Bolhuis called the police and gave them details as he might have briefed a fellow soldier supporting him on a battlefield. He told the dispatcher he had a gun, making it clear it was unloaded. He’d taken prescribed medication that was influencing perceptions already addled by brain injury, he added. He was a veteran, he summed up.

“I was keeping constant situational awareness to all parties involved. I wanted everybody to have as much information as possible.”

He stayed on the line as two officers set out in a police car and neared his home. By the time they arrived, the visitor, whoever he or she was, had disappeared. Bolhuis told the dispatcher he was leaving his gun inside and going out to meet the police.

He made another military-style report to the cops. If they were impressed by his calm, they didn’t show it with their reaction: they told Bolhuis they were taking him downtown.

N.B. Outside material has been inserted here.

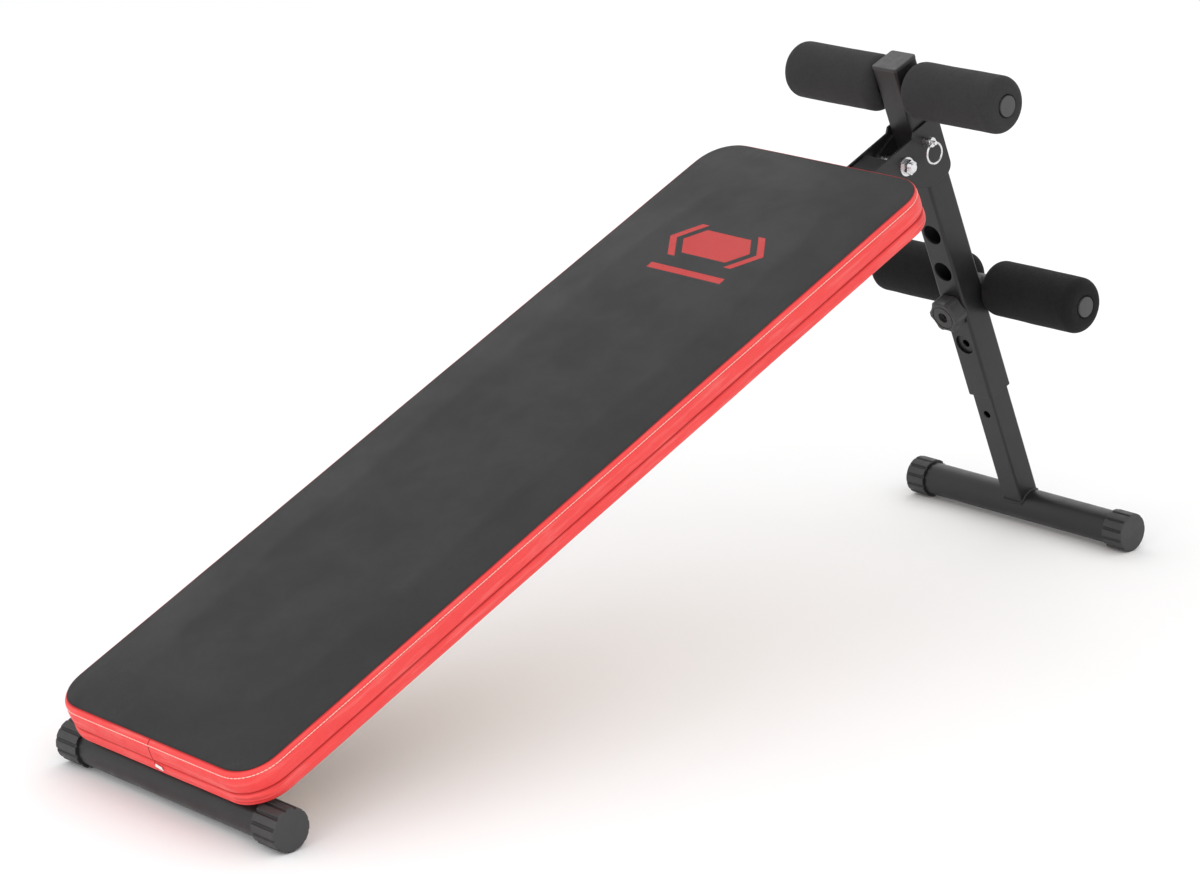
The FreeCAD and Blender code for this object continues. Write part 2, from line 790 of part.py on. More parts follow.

He was arrested on suspicion of prohibited use of weapons and spent the rest of that night in jail. He had never been arrested before. He was mortified, an emotion that would linger long after he was released.

Bolhuis hired a lawyer. He prepared for his court hearing, not knowing what to expect and fearing the worst.

The case took three months to wend its way through the legal system. In the end, a judge weighed the facts. Yes, Bolhuis had violated statute. But he was the one who called the police and provided them with what evidence they had. The judge threw the case out, saying Bolhuis never should have been brought before him.

Bolhuis blames himself, not the police, for his night in jail and for the months on edge that followed. It is the cops’ job to enforce the law, and they often put their lives on the line doing it, he says.

He also says he wouldn’t mind if his fellow Americans laid off the fireworks in deference to their vets.